Parlare di Russo Giusti vuol dire parlare di teatro.
“Sicuramente. E poi i Carri non sono altro che una trasposizione quasi teatrale che si richiama alla grande tradizione belpassese. Le spaccate dei Carri non sono altro che un susseguirsi di quinte teatrali che si muovono per presentare il tema che di anno in anno è sempre diverso. Vorrei dire che c’è una sorta di affinità tra le i Carri ed il Teatro.

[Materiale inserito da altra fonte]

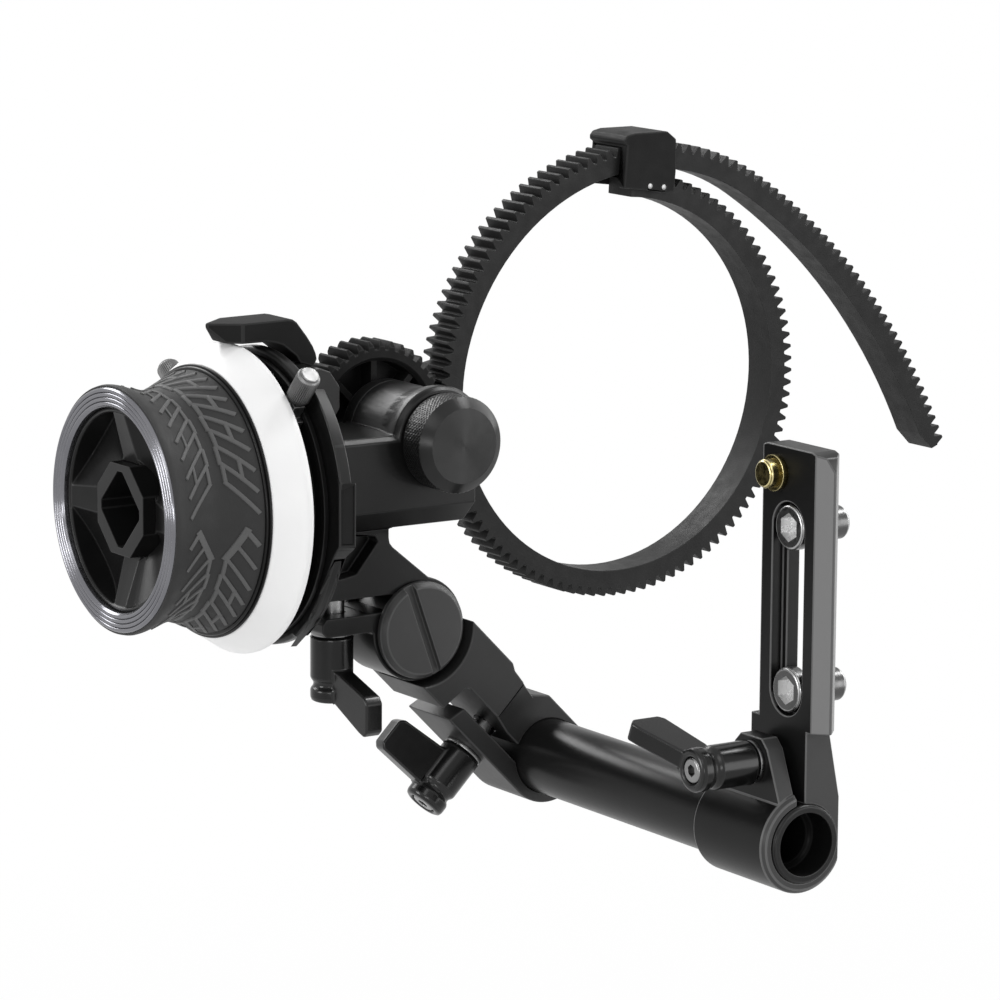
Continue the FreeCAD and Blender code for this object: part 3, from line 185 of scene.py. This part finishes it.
# A tone is the share of light that comes back, and a grain is in bumps per metre.
finishes = {
    "black_anodised": dark_metal("black_anodised", low=0.0055, high=0.007, rough=0.3, grain=5200,
                                 edge=0.018, Specular_IOR_Level=0.16),
    "black_painted": dark_metal("black_painted", low=0.004, high=0.006, rough=0.22, grain=1400,
                                edge=0.014, Specular_IOR_Level=0.26),
    "spun_black": spun_metal("spun_black", low=0.006, high=0.009, centre=GEAR, across=(1, 0, 1),
                             rough=0.34, Specular_IOR_Level=0.3),
    "polished_dark": spun_metal("polished_dark", low=(0.17, 0.17, 0.185), high=(0.2, 0.2, 0.215),
                                centre=WHEEL, across=(0, 1, 1), rough=0.22, Metallic=1.0),
    "grey_anodised": dark_metal("grey_anodised", low=0.015, high=0.019, rough=0.4, grain=5200,
                                edge=0.035, Specular_IOR_Level=0.2),
    "screw_anodised": dark_metal("screw_anodised", low=0.036, high=0.042, rough=0.4, grain=5200,
                                 edge=0.07, Specular_IOR_Level=0.2),
    "plate_anodised": dark_metal("plate_anodised", low=0.0045, high=0.006, rough=0.32, grain=5200,
                                 edge=0.17, Specular_IOR_Level=0.14),
    "blasted_black": dark_metal("blasted_black", low=0.012, high=0.015, rough=0.55, grain=5200,
                                edge=0.03, Specular_IOR_Level=0.04),
    "grip_rubber": moulded("grip_rubber", low=0.024, high=0.030, rough=0.6, grain=3600,
                           depth=0.00003, edge=0.095, Specular_IOR_Level=0.2),
    "white_disc": moulded("white_disc", low=0.78, high=0.82, rough=0.38, grain=1800,
                          depth=0.00001, edge=0.82, Specular_IOR_Level=0.3),
    "black_plastic": moulded("black_plastic", low=0.009, high=0.013, rough=0.5, grain=2600,
                             depth=0.00002, edge=0.022, Specular_IOR_Level=0.06),
    "belt_rubber": moulded("belt_rubber", low=0.009, high=0.013, rough=0.5, grain=2800,
                           depth=0.00003, edge=0.02, Specular_IOR_Level=0.14),
    "steel": bright_metal("steel", tone=0.24, rough=0.3, turning=(1, 1, 1)),
    "satin_steel": bright_metal("satin_steel", tone=0.17, rough=0.4, turning=(1, 1, 1), edge=0.5),
    "blued_steel": bright_metal("blued_steel", tone=0.1, rough=0.3, turning=(1, 1, 1), edge=0.6),
    "black_steel": dark_metal("black_steel", low=0.02, high=0.03, rough=0.3, grain=3000,
                              edge=0.08, Specular_IOR_Level=0.5),
    "brass": bright_metal("brass", tone=(0.2, 0.165, 0.07), rough=0.27, turning=(0.2, 1, 1),
                          edge=(0.6, 0.52, 0.27)),
    "nylon": moulded("nylon", low=(0.66, 0.65, 0.6), high=(0.7, 0.69, 0.64), rough=0.5, grain=900,
                     depth=0.00002, edge=0.7),
}


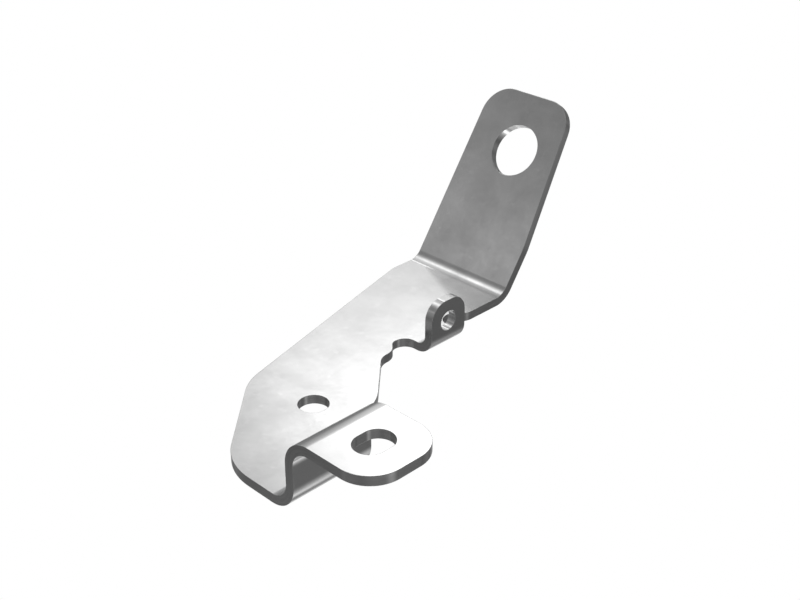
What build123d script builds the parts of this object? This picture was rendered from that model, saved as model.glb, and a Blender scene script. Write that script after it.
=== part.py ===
from build123d import *
import math
import os

# Stamped metal bracket: one piece of 3 mm sheet, blanked, pierced and folded.
# A long base plate carries a raised flange at its front (a Z-shaped fold),
# a sloping leg at its far end and a small upright tab on its right-hand edge.
#
# Frame: origin at the centre of the base plate hole on the plate's underside,
# +Z up, +Y along the base plate towards the leg, +X towards the flange.
# All dimensions in millimetres.

# ---------------------------------------------------------------- sheet
sheet_t = 3.0                 # sheet thickness
bend_r = 6.0                  # inner radius of the three main folds
tab_bend_r = 3.3              # inner radius of the tab fold
edge_break = 0.2              # rounding left on the cut edges by deburring

# ---------------------------------------------------------------- base plate
base_hole_d = 9.2             # hole at the origin
front_y = -36.0               # front edge, shared with the flange strip
front_corner = (5.1, -36.0)   # sharp corner where the front edge turns back
mid_corner = (-23.2, -5.6)    # sharp corner between the two slanting left edges
neck_corner = (-45.0, 76.7)   # sharp corner where the left edge turns straight
front_corner_r = 21.0
mid_corner_r = 21.0
neck_corner_r = 11.6
left_x = -45.0                # straight left edge of neck and leg
right_x = -4.8                # straight right edge of neck and leg

# right-hand side of the base plate, between the neck and the flange strip
notch_x = -8.8                # innermost line of the reliefs beside the tab
notch_tab_r = 4.1             # round of a relief next to the tab
notch_in_r = 2.9              # round of a relief at its inner end
notch_out_r = 5.8             # round where a relief runs out to the right edge
notch_in_dy = 5.55            # tab side edge to the inner end of a relief
notch_out_dy = 9.3            # tab side edge to the outer end of a relief
slant_y = 32.1                # where the slanting right edge starts
slant_deg = 47.0              # its angle to the straight right edge's normal
slant_start_r = 6.0
shoulder_x = 14.0             # shoulder edge in front of the slanting edge
shoulder_r = 21.0
strip_root_r = 8.0            # inside corner between shoulder and flange strip

# ---------------------------------------------------------------- Z fold and flange
strip_back_y = -8.4           # back edge of the flange strip
wall_x = 33.1                 # outer face of the upright wall
flange_top_z = 24.5
flange_end_x = 61.2
flange_corner_r = 10.2
slot_x, slot_y = 48.6, -22.3
slot_w = 9.3                  # slot width across X
slot_l = 12.0                 # slot length along Y

# ---------------------------------------------------------------- leg
leg_deg = 55.0                # slope above the base plate
leg_fold_y = 88.6             # where the upper faces of plate and leg would meet
leg_len = 67.1                # upper face, from that line to the top edge
leg_taper_s = 16.9            # slope distance at which the right edge tapers
leg_top_x = -9.9              # right-hand end of the top edge before rounding
leg_corner_r = 10.0
leg_taper_r = 30.0
leg_hole_d = 18.0
leg_hole_x, leg_hole_s = -24.9, 47.05

# ---------------------------------------------------------------- tab
tab_x = 2.9                   # outer face
tab_y0, tab_y1 = 46.4, 61.4   # side edges
tab_top_z = 17.65
tab_corner_r = 6.0
tab_hole_d = 6.5
tab_hole_y, tab_hole_z = 53.85, 10.25


def rounded_outline(points):
    """Closed plane outline from (x, y, radius) corners, radius 0 for sharp."""
    n = len(points)
    corners = []
    for i in range(n):
        x, y, r = points[i]
        if r == 0:
            corners.append(((x, y), None, (x, y)))
            continue
        ax, ay = points[i - 1][0] - x, points[i - 1][1] - y
        bx, by = points[(i + 1) % n][0] - x, points[(i + 1) % n][1] - y
        la, lb = math.hypot(ax, ay), math.hypot(bx, by)
        ax, ay, bx, by = ax / la, ay / la, bx / lb, by / lb
        half = math.acos(max(-1.0, min(1.0, ax * bx + ay * by))) / 2
        d = r / math.tan(half)
        mx, my = ax + bx, ay + by
        lm = math.hypot(mx, my)
        k = (r / math.sin(half) - r) / lm
        corners.append(((x + ax * d, y + ay * d),
                        (x + mx * k, y + my * k),
                        (x + bx * d, y + by * d)))
    edges = []
    for i in range(n):
        a, m, b = corners[i]
        if m is not None:
            edges.append(ThreePointArc(a, m, b))
        nxt = corners[(i + 1) % n][0]
        if math.hypot(nxt[0] - b[0], nxt[1] - b[1]) > 1e-6:
            edges.append(Line(b, nxt))
    return make_face(Wire(edges))


t = sheet_t
leg_a = math.radians(leg_deg)
half_tan = math.tan(leg_a / 2)
neck_end_y = leg_fold_y - bend_r * half_tan        # plate side of the leg fold
z_fold_x = wall_x - t - bend_r                     # plate side of the Z fold
tab_fold_x = tab_x - t - tab_bend_r                # plate side of the tab fold
slant_run = shoulder_x - right_x
shoulder_y = slant_y - slant_run * math.tan(math.radians(slant_deg))

# ---------------------------------------------------------------- base plate
base_outline = rounded_outline([
    (z_fold_x, front_y, 0),
    (front_corner[0], front_corner[1], front_corner_r),
    (mid_corner[0], mid_corner[1], mid_corner_r),
    (neck_corner[0], neck_corner[1], neck_corner_r),
    (left_x, neck_end_y, 0),
    (right_x, neck_end_y, 0),
    (right_x, tab_y1 + notch_out_dy, notch_out_r),
    (notch_x, tab_y1 + notch_in_dy, notch_in_r),
    (notch_x, tab_y1, notch_tab_r),
    (tab_fold_x, tab_y1, 0),
    (tab_fold_x, tab_y0, 0),
    (notch_x, tab_y0, notch_tab_r),
    (notch_x, tab_y0 - notch_in_dy, notch_in_r),
    (right_x, tab_y0 - notch_out_dy, notch_out_r),
    (right_x, slant_y, slant_start_r),
    (shoulder_x, shoulder_y, shoulder_r),
    (shoulder_x, strip_back_y, strip_root_r),
    (z_fold_x, strip_back_y, 0),
])
base = extrude(base_outline, amount=t, dir=(0, 0, 1))
base -= Cylinder(base_hole_d / 2, t, align=(Align.CENTER, Align.CENTER, Align.MIN))

# ---------------------------------------------------------------- Z fold and flange
# section of the strip in the XZ plane, drawn round its outline
ro = bend_r + t
s45 = math.sin(math.radians(45))
lo_c = (wall_x - ro, ro)                           # lower fold centre
hi_c = (wall_x + bend_r, flange_top_z - ro)        # upper fold centre
z_pts = Wire([
    Line((z_fold_x, 0), (lo_c[0], 0)) if abs(z_fold_x - lo_c[0]) > 1e-6 else
    Line((z_fold_x, t), (z_fold_x, 0)),
    ThreePointArc((lo_c[0], 0), (lo_c[0] + ro * s45, lo_c[1] - ro * s45), (wall_x, lo_c[1])),
    Line((wall_x, lo_c[1]), (wall_x, hi_c[1])),
    ThreePointArc((wall_x, hi_c[1]),
                  (hi_c[0] - bend_r * s45, hi_c[1] + bend_r * s45),
                  (hi_c[0], flange_top_z - t)),
    Line((hi_c[0], flange_top_z - t), (flange_end_x, flange_top_z - t)),
    Line((flange_end_x, flange_top_z - t), (flange_end_x, flange_top_z)),
    Line((flange_end_x, flange_top_z), (hi_c[0], flange_top_z)),
    ThreePointArc((hi_c[0], flange_top_z),
                  (hi_c[0] - ro * s45, hi_c[1] + ro * s45),
                  (wall_x - t, hi_c[1])),
    Line((wall_x - t, hi_c[1]), (wall_x - t, lo_c[1])),
    ThreePointArc((wall_x - t, lo_c[1]),
                  (lo_c[0] + bend_r * s45, lo_c[1] - bend_r * s45),
                  (lo_c[0], t)),
])
strip_plane = Plane(origin=(0, strip_back_y, 0), x_dir=(1, 0, 0), z_dir=(0, -1, 0))
strip = extrude(strip_plane * make_face(z_pts), amount=strip_back_y - front_y, dir=(0, -1, 0))
strip = fillet(strip.edges().filter_by(Axis.Z).group_by(Axis.X)[-1], flange_corner_r)
strip -= Pos(slot_x, slot_y, flange_top_z - t) * Rot(0, 0, 90) * extrude(
    SlotOverall(slot_l, slot_w), amount=t, dir=(0, 0, 1))

# ---------------------------------------------------------------- leg
# fold: ring sector in the YZ plane, extruded across the neck
cy, cz = neck_end_y, t + bend_r                    # leg fold centre
def on_fold(r, a):
    return (cy + r * math.sin(a), cz - r * math.cos(a))
fold_face = make_face(Wire([
    ThreePointArc(on_fold(bend_r, 0), on_fold(bend_r, leg_a / 2), on_fold(bend_r, leg_a)),
    Line(on_fold(bend_r, leg_a), on_fold(ro, leg_a)),
    ThreePointArc(on_fold(ro, leg_a), on_fold(ro, leg_a / 2), on_fold(ro, 0)),
    Line(on_fold(ro, 0), on_fold(bend_r, 0)),
]))
leg_fold = extrude(Plane.YZ.offset(left_x) * fold_face, amount=right_x - left_x, dir=(1, 0, 0))
# leg plate: drawn on the sloping upper face, thickness below it
leg_plane = Plane(origin=(0, leg_fold_y, t), x_dir=(1, 0, 0),
                  z_dir=(0, -math.sin(leg_a), math.cos(leg_a)))
leg_outline = rounded_outline([
    (left_x, bend_r * half_tan, 0),
    (left_x, leg_len, leg_corner_r),
    (leg_top_x, leg_len, leg_corner_r),
    (right_x, leg_taper_s, leg_taper_r),
    (right_x, bend_r * half_tan, 0),
])
leg_outline -= Pos(leg_hole_x, leg_hole_s) * Circle(leg_hole_d / 2)
leg = extrude(leg_plane * leg_outline, amount=t, dir=-leg_plane.z_dir)

# ---------------------------------------------------------------- tab
tro = tab_bend_r + t
tab_c = (tab_fold_x, tro)
tab_fold_face = make_face(Wire([
    ThreePointArc((tab_c[0], 0), (tab_c[0] + tro * s45, tab_c[1] - tro * s45), (tab_x, tab_c[1])),
    Line((tab_x, tab_c[1]), (tab_x - t, tab_c[1])),
    ThreePointArc((tab_x - t, tab_c[1]),
                  (tab_c[0] + tab_bend_r * s45, tab_c[1] - tab_bend_r * s45), (tab_c[0], t)),
    Line((tab_c[0], t), (tab_c[0], 0)),
]))
tab_fold_plane = Plane(origin=(0, tab_y1, 0), x_dir=(1, 0, 0), z_dir=(0, -1, 0))
tab_fold = extrude(tab_fold_plane * tab_fold_face, amount=tab_y1 - tab_y0, dir=(0, -1, 0))
tab_outline = rounded_outline([
    (tab_y0, tro, 0),
    (tab_y0, tab_top_z, tab_corner_r),
    (tab_y1, tab_top_z, tab_corner_r),
    (tab_y1, tro, 0),
])
tab_outline -= Pos(tab_hole_y, tab_hole_z) * Circle(tab_hole_d / 2)
tab = extrude(Plane.YZ.offset(tab_x - t) * tab_outline, amount=t, dir=(1, 0, 0))

# ---------------------------------------------------------------- one piece
bracket = (base + strip + leg_fold + leg + tab_fold + tab).clean()

# deburred cut edges: every edge between a sheet face and a cut face
cut_edges = []
for e in bracket.edges():
    p = e @ 0.5
    faces = [f for f in bracket.faces() if any(g.is_same(e) for g in f.edges())]
    if len(faces) != 2:
        continue
    n1, n2 = faces[0].normal_at(p), faces[1].normal_at(p)
    if abs(n1.dot(n2)) < 0.2:
        cut_edges.append(e)
bracket = fillet(cut_edges, edge_break)

bracket = bracket.solids()[0] if len(bracket.solids()) == 1 else bracket
bracket.label = "bracket"

os.makedirs("parts", exist_ok=True)
export_step(bracket, "parts/bracket.step")
print("solids", len(bracket.solids()), "volume mm3", round(bracket.volume, 1),
      "bbox", bracket.bounding_box().min, bracket.bounding_box().max)
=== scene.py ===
import math

import bmesh
import bpy
import numpy as np
from mathutils import Matrix, Vector
from mathutils.geometry import delaunay_2d_cdt


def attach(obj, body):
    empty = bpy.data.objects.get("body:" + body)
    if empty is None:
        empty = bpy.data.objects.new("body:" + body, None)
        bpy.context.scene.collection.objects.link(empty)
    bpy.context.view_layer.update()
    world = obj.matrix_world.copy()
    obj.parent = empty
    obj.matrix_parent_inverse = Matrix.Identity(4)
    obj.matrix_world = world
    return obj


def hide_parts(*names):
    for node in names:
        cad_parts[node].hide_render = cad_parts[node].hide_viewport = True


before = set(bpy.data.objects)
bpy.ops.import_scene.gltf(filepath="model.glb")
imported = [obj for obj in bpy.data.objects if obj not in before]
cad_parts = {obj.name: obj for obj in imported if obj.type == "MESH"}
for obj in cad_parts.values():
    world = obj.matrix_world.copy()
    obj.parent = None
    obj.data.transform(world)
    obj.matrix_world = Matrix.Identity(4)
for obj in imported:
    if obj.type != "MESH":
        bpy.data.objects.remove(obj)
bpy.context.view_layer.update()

# ------------------------------------------------------------------ sizes, mm
T = 3.0
HALF = T / 2
BEND_R = 6.0
TAB_BEND_R = 3.3
EDGE, FAR_EDGE = 0.08, 0.26  # slight break between a sheet face and a cut face: front and right runs, back and left runs

BASE_HOLE_R = 4.6
FRONT_Y = -36.0
LEFT_X, RIGHT_X = -45.0, -4.8
STRIP_BACK_Y = -8.4
WALL_X = 33.1
FLANGE_TOP_Z, FLANGE_END_X = 24.5, 61.2
SLOT_X, SLOT_Y, SLOT_W, SLOT_L = 48.6, -22.3, 9.3, 12.0
LEG_A = math.radians(55.0)
LEG_FOLD_Y, LEG_LEN = 88.6, 67.1
LEG_TAPER_S, LEG_TOP_X = 16.9, -9.9
LEG_HOLE_R, LEG_HOLE_X, LEG_HOLE_S = 9.0, -24.9, 47.05
TAB_X, TAB_Y0, TAB_Y1, TAB_TOP_Z = 2.9, 46.4, 61.4, 17.65
TAB_HOLE_R, TAB_HOLE_Y, TAB_HOLE_Z = 3.25, 53.85, 10.25
NOTCH_X, NOTCH_IN_DY, NOTCH_OUT_DY = -8.8, 5.55, 9.3
SLANT_Y, SHOULDER_X = 32.1, 14.0
SHOULDER_Y = SLANT_Y - (SHOULDER_X - RIGHT_X) * math.tan(math.radians(47.0))

# ------------------------------------------------------- the developed blank
# u runs along x and v along y on the base plate, and both keep running along
# the sheet through each fold, measured on the middle surface; h is the height
# above the middle surface, +HALF on the face that is upward on the base plate.
RM = BEND_R + HALF
RT = TAB_BEND_R + HALF
Q = math.pi / 2
U0 = WALL_X - T - BEND_R  # lower Z fold starts
U1 = U0 + RM * Q  # wall
WALL_H = FLANGE_TOP_Z - T - 2 * BEND_R - T
U2 = U1 + WALL_H  # upper Z fold
U3 = U2 + RM * Q  # flange
U4 = U3 + FLANGE_END_X - (WALL_X + BEND_R)
V0 = LEG_FOLD_Y - BEND_R * math.tan(LEG_A / 2)  # leg fold starts
V1 = V0 + RM * LEG_A  # leg plate
S0 = BEND_R * math.tan(LEG_A / 2)
TU0 = TAB_X - T - TAB_BEND_R  # tab fold starts
TU1 = TU0 + RT * Q
TU2 = TU1 + TAB_TOP_Z - (TAB_BEND_R + T)


def leg_v(s):
    return V1 + s - S0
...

Sono le due grandi tradizioni belpassesi che ancora resistono, perché portate avanti amorevolmente ed a costi di tanti sacrifici da quanti si sono cimentati in queste arti; sono espressione degli aspetti della nostra cultura, del nostro modo di essere. E se i Carri hanno avuto il loro assetto giuridico, lo stesso dovrebbe farsi per il Teatro belpassese. Da tempo parliamo della costituzione di un Ente, naturalmente con la partecipazione del Comune, che possa garantire un futuro stabile al Teatro di Belpasso, la piccola grande patria del teatro siciliano”.
Quindi i Carri e il Teatro potrebbero essere un volano per Belpasso?
“Sicuramente. Dopo l’estate dovremmo sederci con i nostri rappresentanti istituzionali, incominciare a ragionare e mettere su un programma di prospettive future con la collaborazione di tutti, aperti alla città e senza le solite divisioni che tante volte hanno mozzato le ali a questo paese”.
E il futuro?
“Le idee sono tante. Fin quando avrò l’onore di dirigere artisticamente il Mechanè Festival non mi tirerò indietro. Non è nella mia indole. Anzi, voglio ringraziare la Fondazione nella persona di Nino Girgenti, per avermi affidato questo compito, che si svolge in maniera assolutamente gratuita. Stiamo già lavorando alla terza edizione che speriamo di poter migliorare. E la Festa? Non è affar mio. L’ho organizzata per quasi vent’anni con quei giovani che oggi sono il gruppo portante del quartiere Matrice, sotto la presidenza del cav. Morabito, ma stiamo parlando del secolo scorso. Siamo vecchi… caro Chevalley”.